Run quarterly joint planning on the tech roadmap, portfolio trade-offs, and spend optimization.
Increase tech literacy across the C-suite (short bootcamps; start-up demos; university treks; targeted conference exposure).
Organize work using cross-functional product teams (business + tech co-owners), expanding from customer domains into core operations and support functions.
Reflection prompts to get started
For CEOs
Do we have a regular, structured dialogue on the tech roadmap and value realization?
Are the top business priorities explicit, measurable, and translated into funded initiatives?
Where are we differentiating—and are tech dollars concentrated there?
Are we using end-to-end ROI and unit-cost metrics to guide investment?
What structural moves (architecture standards, procurement, operating model) will sustainably lower “run”?
For CIOs
Am I fully embedded in strategy and capital allocation forums—and empowered to challenge?
Do we have robust prioritization and a transparent portfolio (KPIs, owners, timelines, risks)?
Where can we simplify and standardize to release capacity for “change”?
What’s our target mix of internal vs. external talent, and how will we attract, develop, and retain it?
How are we deploying AI-assisted engineering and automation to raise throughput and quality?
Bottom line
Luxury has made real strides in technology adoption while safeguarding brand heritage.

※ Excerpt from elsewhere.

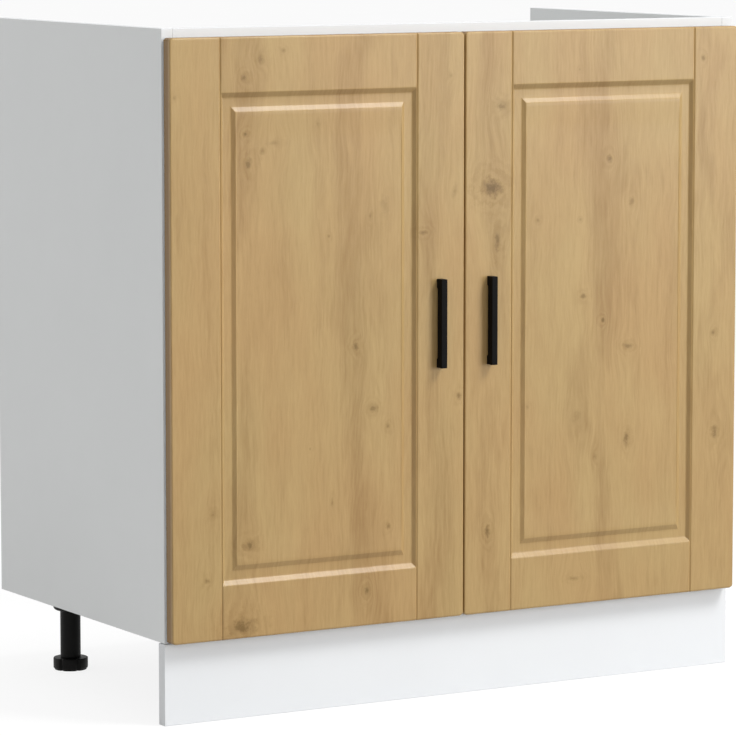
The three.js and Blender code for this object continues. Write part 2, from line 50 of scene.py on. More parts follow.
camera_place = (-2.62882, -4.48288, 0.98767)
turned_right, tipped_down = math.radians(30.354), math.radians(6.69)

lens = bpy.data.cameras.new("long_lens")
lens.sensor_width = 36
lens.lens = 204.66
lens.clip_end = 200
camera = bpy.data.objects.new("camera", lens)
camera.location = camera_place
camera.rotation_euler = (math.pi / 2 - tipped_down, 0, -turned_right)
bpy.context.collection.objects.link(camera)
bpy.context.scene.camera = camera
bpy.context.scene.view_settings.view_transform = "Standard"

# ---- Studio ------------------------------------------------------------------------------------
# A pale floor and three soft boxes, a high and a low one on the right and one behind on the left, in a
# room that gives an even fill. Seen straight or in a reflection the room is white, and the floor nearly.

room_fill = 0.60
floor_fill = 0.46
floor_glow = 0.85
floor_white = 0.18
aimed_at = (0, -0.15, 0.42)
soft_boxes = [
    {"name": "high_box", "place": (2.7, -3.35, 5.4), "size": 2.2, "power": 275},
    {"name": "low_box", "place": (5.8, -7.05, 1.3), "size": 4.0, "power": 318},
    {"name": "side_box", "place": (-3.0, 1.9, 0.6), "size": 1.4, "power": 13},
]


def add_node(tree, kind, *inputs, **settings):
    """Adds a shader node. Settings are set by name. Inputs are given in the node's own order: an output
    of another node is linked, a number or a tuple is set, and None leaves the input as it is."""
    node = tree.nodes.new("ShaderNode" + kind)
    for name, value in settings.items():
        setattr(node, name, value)
    for socket, value in zip(node.inputs, inputs):
        if isinstance(value, bpy.types.NodeSocket):
            tree.links.new(value, socket)
        elif value is not None:
            socket.default_value = value
    return node


def math_node(tree, operation, *inputs, clamp=False):
    """The output of a Math node: the operation's result on its inputs."""
    return add_node(tree, "Math", *inputs, operation=operation, use_clamp=clamp).outputs[0]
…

The next leap—higher ROI with less friction—will come from sharper strategic alignment, cleaner architectures, and a modern talent model under a strong CEO–CIO pact. With disciplined “run” costs and focused “change” bets in data, AI, and operations, luxury groups can compound advantage and meet the next demand upswing with speed and confidence.
Source: Bespoke Business Development 2025 Survey and analysis.
The views and opinions expressed in this article are solely those of the authors and do not necessarily reflect those of Bespoke Business Development. They are intended to encourage discussion and reflection, rather than serve as legal, financial, accounting, tax, or professional advice.